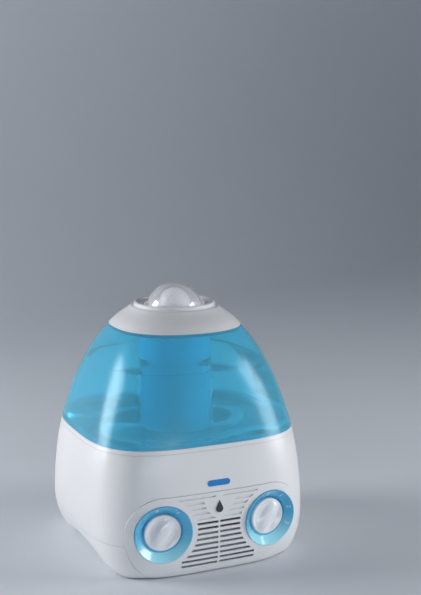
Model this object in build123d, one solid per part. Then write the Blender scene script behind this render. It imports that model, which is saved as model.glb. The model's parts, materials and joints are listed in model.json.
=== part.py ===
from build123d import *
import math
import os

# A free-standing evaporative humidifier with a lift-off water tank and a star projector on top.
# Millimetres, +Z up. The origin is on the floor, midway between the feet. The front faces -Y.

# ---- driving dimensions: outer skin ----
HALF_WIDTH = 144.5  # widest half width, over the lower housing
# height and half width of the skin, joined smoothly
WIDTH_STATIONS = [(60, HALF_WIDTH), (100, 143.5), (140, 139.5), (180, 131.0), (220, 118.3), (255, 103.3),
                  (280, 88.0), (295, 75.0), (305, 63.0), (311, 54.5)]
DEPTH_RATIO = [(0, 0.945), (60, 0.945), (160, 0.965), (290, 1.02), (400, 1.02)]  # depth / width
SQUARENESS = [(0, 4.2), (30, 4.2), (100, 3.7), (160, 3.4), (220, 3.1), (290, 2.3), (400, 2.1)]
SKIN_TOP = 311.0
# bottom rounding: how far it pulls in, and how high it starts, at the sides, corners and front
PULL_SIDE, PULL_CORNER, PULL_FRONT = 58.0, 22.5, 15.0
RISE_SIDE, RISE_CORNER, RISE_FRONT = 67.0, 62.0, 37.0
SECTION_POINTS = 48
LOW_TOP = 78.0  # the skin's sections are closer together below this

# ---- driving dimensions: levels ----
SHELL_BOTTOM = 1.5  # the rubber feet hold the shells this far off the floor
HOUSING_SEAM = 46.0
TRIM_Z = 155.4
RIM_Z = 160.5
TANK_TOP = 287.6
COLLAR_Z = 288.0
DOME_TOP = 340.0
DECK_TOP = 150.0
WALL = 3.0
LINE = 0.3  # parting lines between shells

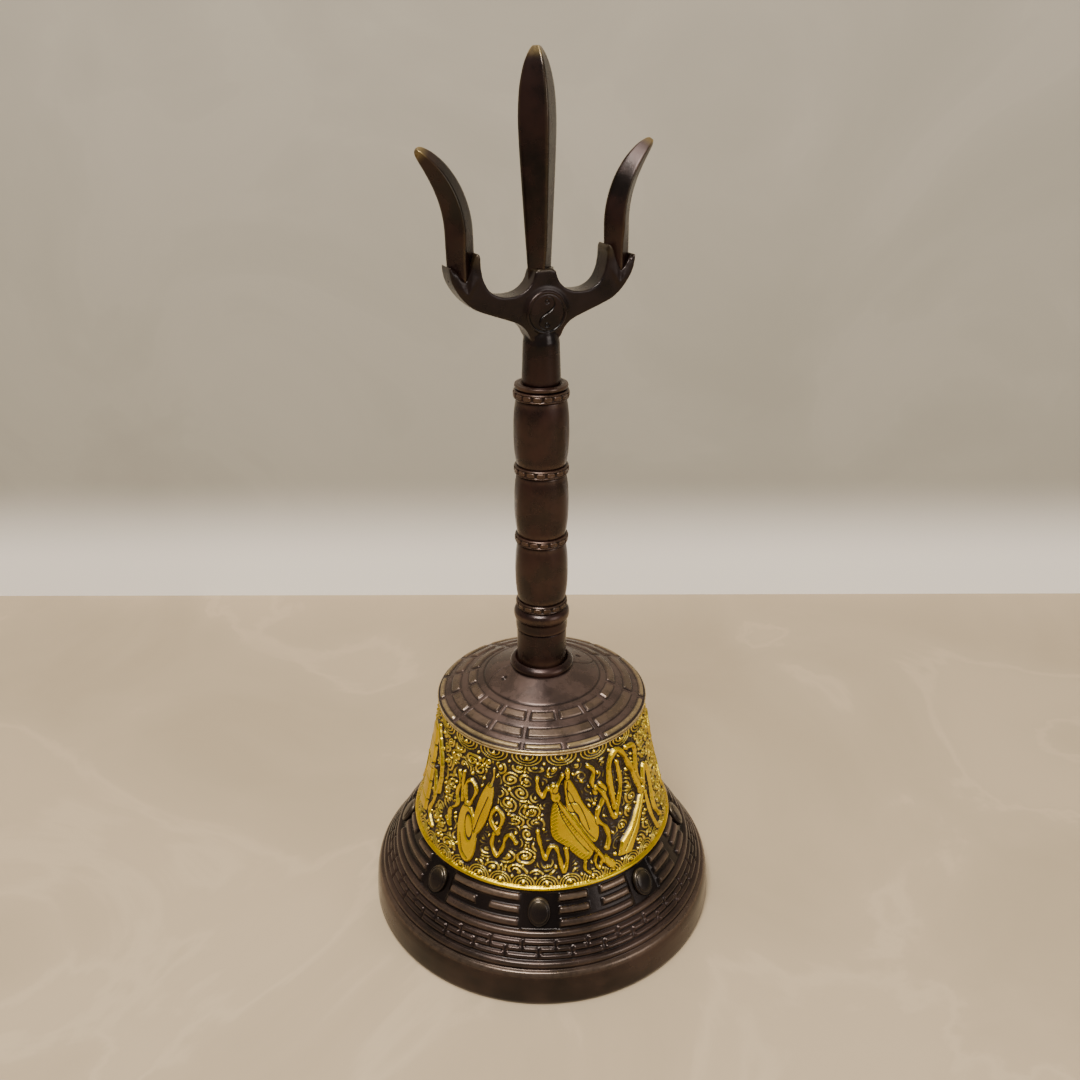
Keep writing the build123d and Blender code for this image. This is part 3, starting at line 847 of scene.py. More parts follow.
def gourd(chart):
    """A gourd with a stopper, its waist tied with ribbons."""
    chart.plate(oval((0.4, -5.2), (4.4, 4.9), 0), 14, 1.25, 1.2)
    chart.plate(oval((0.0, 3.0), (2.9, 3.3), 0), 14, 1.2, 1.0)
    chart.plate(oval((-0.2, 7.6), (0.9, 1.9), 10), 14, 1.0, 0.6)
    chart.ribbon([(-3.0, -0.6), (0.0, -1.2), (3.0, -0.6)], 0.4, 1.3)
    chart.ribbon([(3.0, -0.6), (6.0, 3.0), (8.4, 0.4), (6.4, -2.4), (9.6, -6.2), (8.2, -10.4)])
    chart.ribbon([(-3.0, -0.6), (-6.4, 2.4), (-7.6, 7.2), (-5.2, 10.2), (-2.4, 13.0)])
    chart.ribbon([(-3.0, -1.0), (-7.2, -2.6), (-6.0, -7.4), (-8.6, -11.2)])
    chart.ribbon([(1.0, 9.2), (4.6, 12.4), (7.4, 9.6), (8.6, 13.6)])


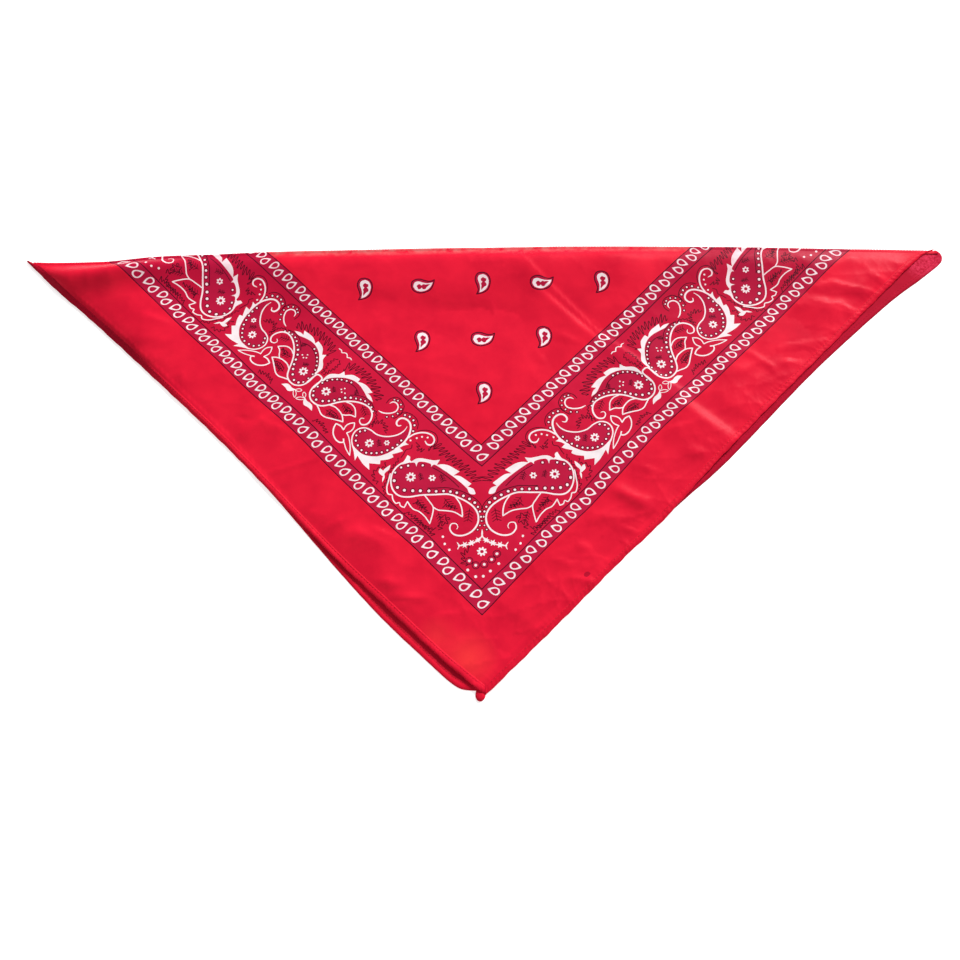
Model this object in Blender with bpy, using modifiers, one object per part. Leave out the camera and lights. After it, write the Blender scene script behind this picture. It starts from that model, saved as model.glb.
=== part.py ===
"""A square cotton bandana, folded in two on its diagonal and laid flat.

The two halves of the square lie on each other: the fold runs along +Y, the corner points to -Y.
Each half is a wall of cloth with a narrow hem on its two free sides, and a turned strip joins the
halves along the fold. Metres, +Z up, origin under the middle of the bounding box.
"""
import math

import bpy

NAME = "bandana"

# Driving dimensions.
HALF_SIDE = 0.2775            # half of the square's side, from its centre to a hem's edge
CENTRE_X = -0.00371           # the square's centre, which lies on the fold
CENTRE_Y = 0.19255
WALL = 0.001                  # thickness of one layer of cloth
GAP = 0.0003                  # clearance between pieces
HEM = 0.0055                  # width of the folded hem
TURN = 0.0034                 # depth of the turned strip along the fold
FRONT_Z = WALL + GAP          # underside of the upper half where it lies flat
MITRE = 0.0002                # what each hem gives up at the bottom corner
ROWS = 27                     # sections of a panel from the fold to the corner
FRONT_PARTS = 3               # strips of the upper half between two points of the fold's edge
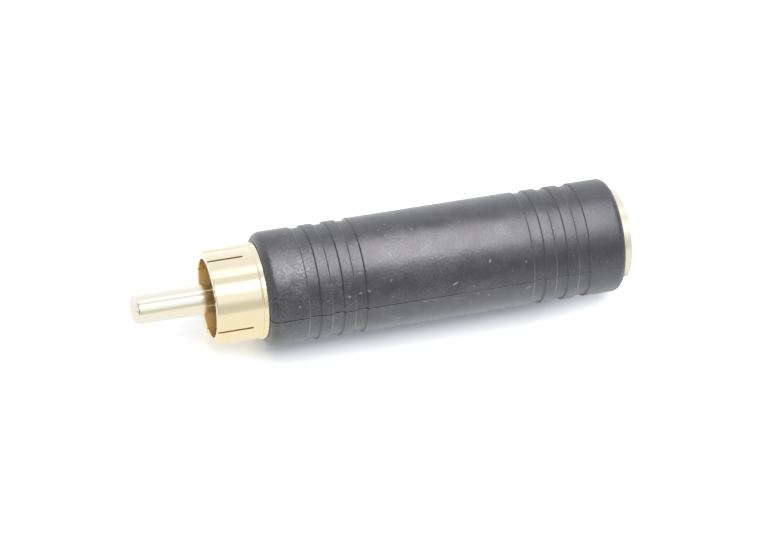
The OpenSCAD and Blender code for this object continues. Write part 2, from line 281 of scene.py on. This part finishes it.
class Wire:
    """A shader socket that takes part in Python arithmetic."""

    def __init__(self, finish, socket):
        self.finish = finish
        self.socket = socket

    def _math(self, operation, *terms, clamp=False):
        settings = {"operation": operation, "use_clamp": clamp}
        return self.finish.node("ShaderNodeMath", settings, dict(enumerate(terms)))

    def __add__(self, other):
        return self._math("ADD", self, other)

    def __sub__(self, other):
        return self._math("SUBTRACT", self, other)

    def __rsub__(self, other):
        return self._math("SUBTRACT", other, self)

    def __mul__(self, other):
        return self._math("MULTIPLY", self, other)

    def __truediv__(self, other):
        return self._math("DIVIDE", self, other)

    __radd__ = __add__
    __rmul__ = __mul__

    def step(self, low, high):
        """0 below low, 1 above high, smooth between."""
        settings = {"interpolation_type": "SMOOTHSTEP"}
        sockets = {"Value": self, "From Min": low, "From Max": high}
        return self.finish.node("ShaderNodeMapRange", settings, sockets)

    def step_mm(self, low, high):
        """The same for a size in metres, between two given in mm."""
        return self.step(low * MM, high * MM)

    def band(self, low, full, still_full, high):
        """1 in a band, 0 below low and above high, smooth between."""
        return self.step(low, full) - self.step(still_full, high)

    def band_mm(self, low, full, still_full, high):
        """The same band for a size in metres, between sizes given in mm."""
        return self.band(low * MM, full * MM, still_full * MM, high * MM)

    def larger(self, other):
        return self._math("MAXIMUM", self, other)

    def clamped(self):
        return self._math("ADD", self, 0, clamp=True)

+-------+

■ **Aim**:
Reproduce exactly, please, only the lines from the start of the data above to the line that contains "# Millimetres, +Z", with both ends kept.

■ **Solution for this task**:
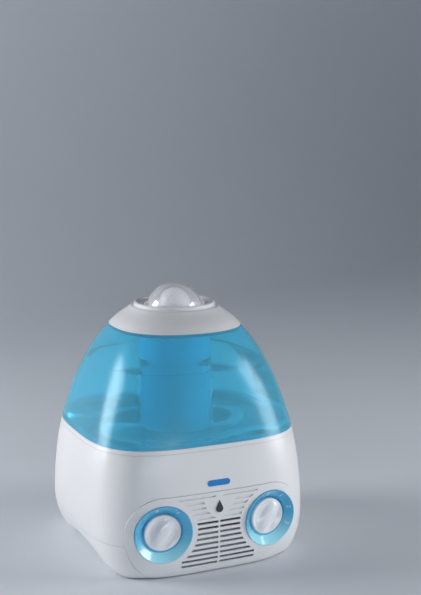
Model this object in build123d, one solid per part. Then write the Blender scene script behind this render. It imports that model, which is saved as model.glb. The model's parts, materials and joints are listed in model.json.
=== part.py ===
from build123d import *
import math
import os

# A free-standing evaporative humidifier with a lift-off water tank and a star projector on top.
# Millimetres, +Z up. The origin is on the floor, midway between the feet. The front faces -Y.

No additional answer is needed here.